Separation from the gemba is also the reason why product-tech meetings can be so painful. It can be extremely frustrating for a dev to be handed a product requirement without understanding the surrounding context for why it matters, and more importantly, why it is meaningful to someone. Similarly, for a product person who understands that meaning, it can be frustrating when developers randomly strike out against the requirement.
Lack of a shared context for product development makes meetings which should be productive feel like a waste of time. We wouldn’t have this problem if everyone went to the gemba together.
Here’s the moral of the story: A project only has meaning when you can empathize with the person(s) who use it. Think about the last piece of software you built that held real meaning to you. Who uses it? Likely yourself, your loved ones, or your friends.
You’re a project manager at a growing tech company. Every day, team members come to you with new complaints. Some of them are direct, concrete:
Fred is micromanaging and won’t let me do my job.
Others are more ephemeral:
I’m not proud of the work I’m doing here.
I feel disconnected from our users.
I’m burning out.
If you try to assume a direct cause for your team members’ unhappiness, you’re bound to fail. The answer to “Fred is micromanaging” is not “make Fred stop that.” Ask yourself Five Whys:
Why are developers unhappy? Because Fred is micromanaging.
Why is Fred micromanaging? Because he’s worried about implementation details.
Why is he worried about implementation details? Because he feels developers don’t share his concerns about the product.
Why do developers lack a shared vision with product? Because only product has interacted directly with the users.
Why haven’t developers interacted with the users?
That last one, you’ll have to answer yourself. If your developers are in a silo, your company is doing something wrong. Get them to the gemba, let them own the project, and everyone will be happier.
In fact, not only will your team be happier, but the product itself will be closer to the people that use it. And perhaps something entirely different will emerge. Just look at what happened with Basecamp — the company gave their remote developer in Denmark the freedom to own his project, and the result was not only a successful product, but one of the most popular web development frameworks in the world as well.
How do you accomplish this? If your organization is structured traditionally, with a product/UI team and a large team of developers directly under it, consider restructuring. Split up into teams of 3–4 employees per project, no more. Each member will feel like they own their area of the product, and getting to the real place will be that much easier.
There are real benefits to smaller team sizes. Less time will have to be devoted to explanations and long, painful meetings between product and tech. Team members will become cross-functional; the smaller size of the team will necessitate product and tech working closely together. Designers and developers will learn how to satisfy one another’s needs without friction.
Moreover, the modularity of your product will improve. If your events system is owned and managed by a small team, other areas of the product will be less reliant on it; a catastrophic failure in that section won’t bring the whole thing down. Engineers know the strengths of separating out concerns within a codebase. Doing the same thing within an organization could yield similarly.
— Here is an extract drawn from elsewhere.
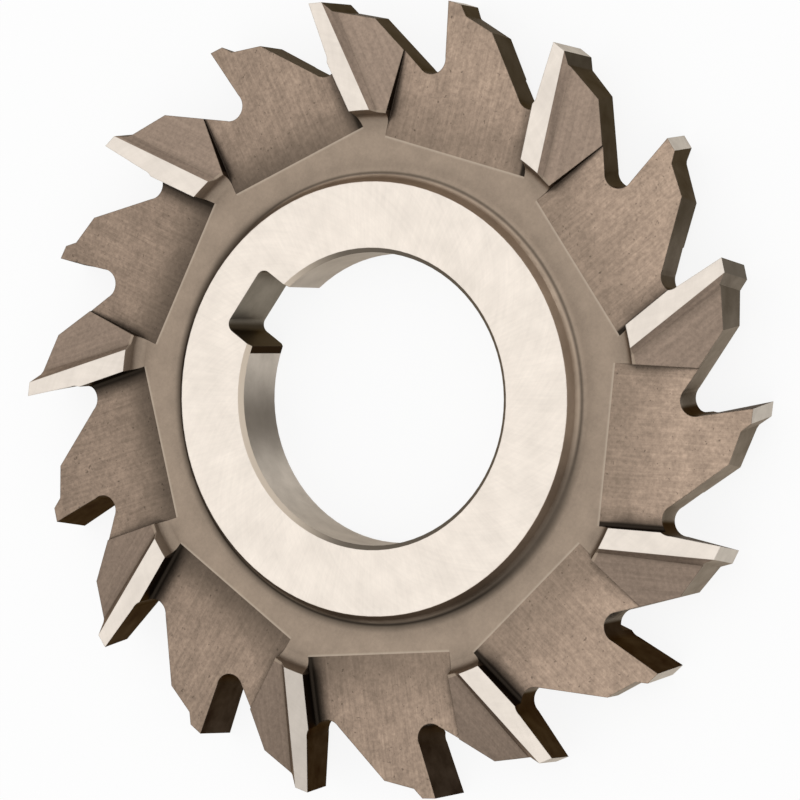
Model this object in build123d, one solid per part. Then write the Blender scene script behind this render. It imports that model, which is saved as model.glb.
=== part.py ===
from build123d import *
import math
import os

os.makedirs("parts", exist_ok=True)

# Staggered tooth side milling cutter, one solid of high speed steel.
# Millimetres. The cutter's axis is Z, the front face looks along +Z, the origin
# is on the axis at mid-width and the keyway points along +Y.
# Seen from the front the tooth tips point anticlockwise.

# Body
cutter_diameter = 69.85
cutter_width = 6.35
bore_diameter = 25.4
bore_chamfer = 0.4
hub_diameter = 37.6
recess_width = 6.2
recess_depth = 1.4
recess_wall_angle = 25.0
recess_fillet = 1.0

# Keyway
keyway_width = 6.35
keyway_depth = 2.64
keyway_corner_radius = 0.8

# Teeth, half of them cutting on the front and half on the back
teeth_per_side = 9
first_tooth_angle = -4.5
helix_slope = 0.128

# Flute, a V milled ahead of every tooth with the tooth's face as one side.
# The rake falls off from the tooth's cutting side to its far side.
flute_rake_near = 11.5
flute_rake_far = 7.0
flute_back_angle = 35.0
flute_depth = 8.05
flute_root_radius = 1.3
flute_root_overlap = 0.015

# Relief behind the cutting edge on the periphery
edge_land_width = 1.25
edge_land_drop = 0.16
edge_step_width = 0.65
edge_step_drop = 0.92
flank_angle = 21.0

# Side gullet, a flat slot milled across the web between two side teeth
gullet_turn = 26.0
gullet_skew = 2.9
gullet_heel_side = 5.53
gullet_face_side = 8.31
gullet_hub_gap = 1.6
gullet_chord_radius = 22.15
gullet_slope = 2.2
gullet_face_fillet = 0.3

# Side relief behind the ground side land, which runs in from the edge land's corner
side_land_lean = 9.72
side_drop_outer = 0.60
side_drop_inner = 0.35
side_clearance_angle = 13.1
side_step_angle = 47.0
side_heel_overlap = 0.15

# Derived sizes
tip_radius = cutter_diameter / 2
face_height = cutter_width / 2
web_height = face_height - recess_depth
tooth_pitch = 360 / teeth_per_side
bore_radius = bore_diameter / 2
hub_radius = hub_diameter / 2
recess_rim_radius = hub_radius + recess_width
keyway_floor_radius = bore_radius + keyway_depth
gullet_start = hub_radius + gullet_hub_gap

# The blank is turned oversize and ground down to the tips
grinding_allowance = 0.05

# How far a cutting tool runs past the body
clear = 1.0


def round_corner(sketch, corner, radius):
    """Round the corner of a sketch that is nearest to a point of its own plane."""
    nearest = min(sketch.vertices(), key=lambda vertex: math.dist((vertex.X, vertex.Y), corner))
    fillet(nearest, radius)


def turned_body():
    """The blank before any tooth is milled: hub, web recessed between sloped walls, and rim."""
    wall_run = recess_depth * math.tan(math.radians(recess_wall_angle))
    blank_radius = tip_radius + grinding_allowance
    with BuildSketch(Plane.XZ) as section:
        with BuildLine():
            Polyline(
                (bore_radius, 0),
                (bore_radius, face_height - bore_chamfer),
                (bore_radius + bore_chamfer, face_height),
                (hub_radius, face_height),
                (hub_radius + wall_run, web_height),
                (recess_rim_radius - wall_run, web_height),
                (recess_rim_radius, face_height),
                (blank_radius, face_height),
                (blank_radius, 0),
                close=True,
            )
        make_face()
        round_corner(section, (hub_radius + wall_run, web_height), recess_fillet)
        round_corner(section, (recess_rim_radius - wall_run, web_height), recess_fillet)
    upper = revolve(section.sketch, Axis.Z, 360)
    return upper + upper.mirror(Plane.XY)


def flute_section(height, rake_angle):
    """Walls of the space ahead of a front cutting tooth at one height, and the root's centre."""
    rake = math.radians(rake_angle)
    back = math.radians(flute_back_angle)
    opening = math.pi / 2 - back - rake
    apex = Vector(flute_depth * math.sin(rake), tip_radius - flute_depth * math.cos(rake))
    rise = tip_radius + clear - apex.Y
    along_rake = Vector(-math.sin(rake), math.cos(rake))
    along_back = Vector(-math.cos(back), math.sin(back))
    tangent = flute_root_radius / math.tan(opening / 2)
    with BuildSketch() as outline:
        with BuildLine():
            Polyline(
                apex + along_rake * tangent,
                apex + along_rake * (rise / math.cos(rake)),
                apex + along_back * (rise / math.sin(back)),
                apex + along_back * tangent,
                close=True,
            )
        make_face()
    centre = apex + (along_rake + along_back).normalized() * (flute_root_radius / math.sin(opening / 2))
    lag = math.degrees(math.atan2(helix_slope * (face_height - height), tip_radius))
    place = Pos(0, 0, height) * Rot(0, 0, -lag)
    return place * outline.sketch, (place * Pos(centre)).position


def flute():
    """Space ahead of a front cutting tooth whose tip is on +Y: twisted walls and a round root."""
    height = face_height + clear
    near_walls, near_centre = flute_section(height, flute_rake_near)
    far_walls, far_centre = flute_section(-height, flute_rake_far)
    line = far_centre - near_centre
    root_plane = Plane(origin=near_centre, z_dir=line)
    root = Solid.make_cylinder(flute_root_radius + flute_root_overlap, line.length, root_plane)
    return loft([near_walls, far_walls], ruled=True) + root


def edge_relief():
    """Land, step and flank behind the peripheral edge of a front cutting tooth."""
    land_end = (edge_land_width, tip_radius - edge_land_drop)
    step_end = (land_end[0] + edge_step_width, land_end[1] - edge_step_drop)
    flank_reach = tip_radius * math.sin(math.radians(tooth_pitch / 4))
    flank_fall = (flank_reach - step_end[0]) * math.tan(math.radians(flank_angle))
    flank_end = (flank_reach, step_end[1] - flank_fall)
    top = tip_radius + clear
    lead = clear * edge_land_drop / edge_land_width
    with BuildSketch() as outline:
        with BuildLine():
            Polyline(
                (-clear, tip_radius + lead),
                land_end,
                step_end,
                flank_end,
                (flank_end[0] + clear, top),
                (-clear, top),
                close=True,
            )
        make_face()
    start = face_height + clear
    length = cutter_width + 2 * clear
    face = Pos(-helix_slope * clear, 0, start) * outline.sketch
    return Solid.extrude(face.face(), Vector(helix_slope * length, 0, -length))


def side_gullet():
    """Slot on the front face between one front cutting tooth and the next."""
    slope = math.radians(gullet_slope)
    skew = math.radians(gullet_skew)
    run_in = gullet_chord_radius - gullet_start
    floor_start = web_height + run_in * math.tan(slope)
    heel_side = run_in * math.tan(skew) - gullet_heel_side
    face_side = run_in * math.tan(skew) + gullet_face_side
    top = face_height + 2 * clear
    with BuildSketch(Plane.XZ.offset(-gullet_start)) as section:
        with BuildLine():
            Polyline(
                (heel_side, floor_start),
                (face_side, floor_start),
                (face_side, top),
                (heel_side, top),
                close=True,
            )
        make_face()
    run = tip_radius + 2 * clear - gullet_start
    slot = Solid.extrude(section.sketch.face(), Vector(-math.tan(skew), 1, -math.tan(slope)) * run)
    face_side_edge = slot.faces().sort_by(Axis.Z)[0].edges().sort_by(Axis.X)[-1]
    return fillet(face_side_edge, gullet_face_fillet).rotate(Axis.Z, -gullet_turn)


def side_relief():
    """Stepped clearance on the front face behind a side land, tooth tip on +Y."""
    lean = math.radians(side_land_lean)
    outer = Vector(edge_land_width, tip_radius - edge_land_drop, face_height)
    inner = Vector(recess_rim_radius * math.sin(lean), recess_rim_radius * math.cos(lean), face_height)
    along = (outer - inner).normalized()
    across = along.cross(Vector(0, 0, 1))
    size = 3 * cutter_width
    step = math.radians(side_step_angle)
    step_fall = across * math.cos(step) - Vector(0, 0, math.sin(step))
    step_plane = Plane(origin=inner, x_dir=along, z_dir=along.cross(-step_fall))
    low_outer = outer - Vector(0, 0, side_drop_outer)
    low_inner = inner - Vector(0, 0, side_drop_inner)
    low_along = (low_outer - low_inner).normalized()
    fall = math.radians(side_clearance_angle)
    clearance_fall = across * math.cos(fall) - Vector(0, 0, math.sin(fall))
    normal = clearance_fall.cross(low_along).normalized()
    if normal.Z < 0:
        normal = -normal
    clearance_plane = Plane(origin=low_inner, x_dir=low_along, z_dir=normal)
    above = (Align.CENTER, Align.CENTER, Align.MIN)
    step_block = step_plane * Box(3 * size, 3 * size, size, align=above)
    clearance_block = clearance_plane * Box(3 * size, 3 * size, size, align=above)
    skew = math.radians(gullet_skew)
    heel_wall = gullet_chord_radius * math.sin(skew) - gullet_heel_side * math.cos(skew)
    heel_limit = Box(
        size,
        tip_radius + clear - gullet_start,
        cutter_width,
        align=(Align.MAX, Align.MIN, Align.MIN),
    )
    heel_limit = Pos(heel_wall + side_heel_overlap, gullet_start, 0) * heel_limit
    heel_limit = heel_limit.rotate(Axis.Z, gullet_skew - gullet_turn)
    return step_block & clearance_block & heel_limit


def both_hands(tool):
    """All places of a tool drawn for the front tooth on +Y, front teeth and back teeth."""
    turned = tool.mirror(Plane.XY)
    places = []
    for index in range(teeth_per_side):
        angle = first_tooth_angle - index * tooth_pitch
        places.append(tool.rotate(Axis.Z, angle))
        places.append(turned.rotate(Axis.Z, angle - tooth_pitch / 2))
    return places


def keyway():
    """Keyway on +Y with rounded floor corners, open to the bore."""
    with BuildSketch() as outline:
        with Locations((0, keyway_floor_radius / 2)):
            Rectangle(keyway_width, keyway_floor_radius)
        fillet(outline.vertices().group_by(Axis.Y)[-1], keyway_corner_radius)
    return extrude(outline.sketch, amount=cutter_width, both=True)


cutter = turned_body() - keyway()
for tool in (flute(), edge_relief(), side_gullet(), side_relief()):
    cutter = cutter - both_hands(tool)
cutter = cutter.solid()
cutter.label = "milling_cutter"
export_step(cutter, "parts/milling_cutter.step")
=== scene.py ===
"""Looks of a staggered tooth side milling cutter of high speed steel, lying on a pale floor.

The cutter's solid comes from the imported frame. This file gives it the finishes of its ground,
turned and milled surfaces, and sets up the floor, lamp and camera.
"""

import math
from types import SimpleNamespace

import bpy
from bpy.props import FloatProperty, FloatVectorProperty, PointerProperty
from mathutils import Matrix, Vector


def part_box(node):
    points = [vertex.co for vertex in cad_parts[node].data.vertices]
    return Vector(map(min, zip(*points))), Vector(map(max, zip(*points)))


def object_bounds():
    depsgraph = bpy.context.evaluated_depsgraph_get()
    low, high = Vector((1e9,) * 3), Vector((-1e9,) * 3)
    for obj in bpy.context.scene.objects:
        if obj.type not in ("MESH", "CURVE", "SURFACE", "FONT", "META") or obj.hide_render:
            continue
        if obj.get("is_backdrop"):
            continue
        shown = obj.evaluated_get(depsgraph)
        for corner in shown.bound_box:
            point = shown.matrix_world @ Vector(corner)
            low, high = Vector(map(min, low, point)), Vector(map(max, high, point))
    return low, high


bl_info = {
    "name": "Side Milling Cutter Looks",
    "version": (1, 0, 0),
    "blender": (4, 5, 0),
    "location": "View3D > Sidebar > Cutter",
    "description": "Finishes, stage and camera for a staggered tooth side milling cutter",
    "category": "Object",
}

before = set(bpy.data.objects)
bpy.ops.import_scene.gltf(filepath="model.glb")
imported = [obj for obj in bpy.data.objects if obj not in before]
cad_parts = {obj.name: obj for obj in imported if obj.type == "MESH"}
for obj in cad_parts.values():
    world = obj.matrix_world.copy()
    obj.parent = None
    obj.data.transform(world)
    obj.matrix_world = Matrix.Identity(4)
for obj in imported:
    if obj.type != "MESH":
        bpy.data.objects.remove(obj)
CUTTER = "milling_cutter"
MM = 0.001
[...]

This is obviously a big change, but you can start small. Identify an area of your product that is suffering and could benefit from ownership. Pluck two or three devs and one product person who have displayed entrepreneurial qualities. Pluck them from whatever larger team they’re on, and hand them the reins.
It’s a bit of a radical experiment, and it carries risks. Developers may even shy away from the change at first. But if a company never modifies its process, that process can never get better. Continuous self-improvement is impossible without a bit of a risk.